Zaman eski zamandı ya, ne ekmeğin tadı bozulmuştu ne de insanın mayası.
Mevsimler bile kendi tadındaydı. Dört mevsim yaşanırdı o zaman. Kar yağarken yapraklar dal uçlarında yem yeşil donmazdı. Yaprak sararır düşer, kar usandıracak kadar yağardı. Hele o ilkbahar, ağaçlar bir çiçek açardı ki memleket kokuya doyardı.
Yaz geldiğinde gece yatmadan yatmaya ancak girilirdi evlere. Evler ki; sırt sırta vermiş kardeşler gibiydi. Sevinçlerde hüzünler de birlikte yaşanırdı. Bir dama çıktığında mahallenin yarısını yukarıdan gezip gelirdin. Kimsenin gözü yukarlarda değildi. Kimse de başı dumanlı dağlarla yarışmazdı. Yerin altı ölülerin, yerin üstü insanların, gökyüzü kuşlarındı. Kapı önleri açık hava salonları gibi olurdu. Her olay birlikte yaşanırdı. Çarpık yapılaşma böylesine işgal etmemişti gökyüzünü. Rüzgâr estiğinde, en kuytu köşelere bile ulaşırdı her ses.
İşte o geçmiş zamanların yaz akşamlarında toprak damlar, engin duvarlarla çevrili örtmeler komşularla dolardı.
Muhabbet akşamları bir başka olurdu. Çünkü hava da toprak da insan da kirlenmemişti o zaman.
Geçmişteki güzel günler, ağzımızda hoş bir tat bırakmış ama bu tat buruklaşmıştır. Fakat insanın yine de o günlere duyduğu özlemi dindiremez, çünkü gelecekte öyle günler yaşayacağı kesin değildir.
Gelecek ise ne elde, ne de hafızadadır. Sadece bir ümittir, bir bekleyişten ibarettir.
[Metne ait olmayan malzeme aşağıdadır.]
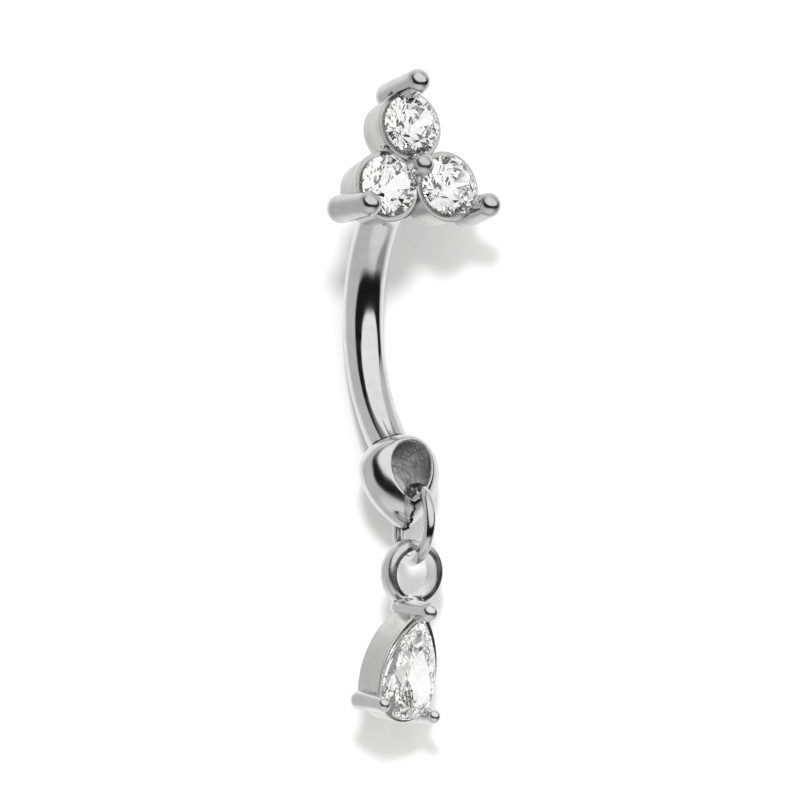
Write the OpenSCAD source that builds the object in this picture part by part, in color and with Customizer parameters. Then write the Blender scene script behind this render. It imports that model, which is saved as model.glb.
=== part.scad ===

Eskilerin üstüne yenileri koyamadığımızdan olsa gerek.
İnsan ne zaman kendini ve yaşamını yaşamayı bırakır ortak yaşam içinde yitip gider o zaman eskiye döner. O zaman bir şeyler eksik duygusu uyanır, o zaman eskiler hatırlanır, düşünmeden yapılanların güzelliği içinde kalır özlemle.
Güzel şeyler bırakmak vardı; özgürlük, sevgi, kardeşlik, barış gibi. Nefret, savaş ve paradan ibaret bir sistemin içine bırakıyoruz kendimizi. İnsanlıktan çıkıyoruz.
Çok özledik geçmişteki güzel günleri be birader!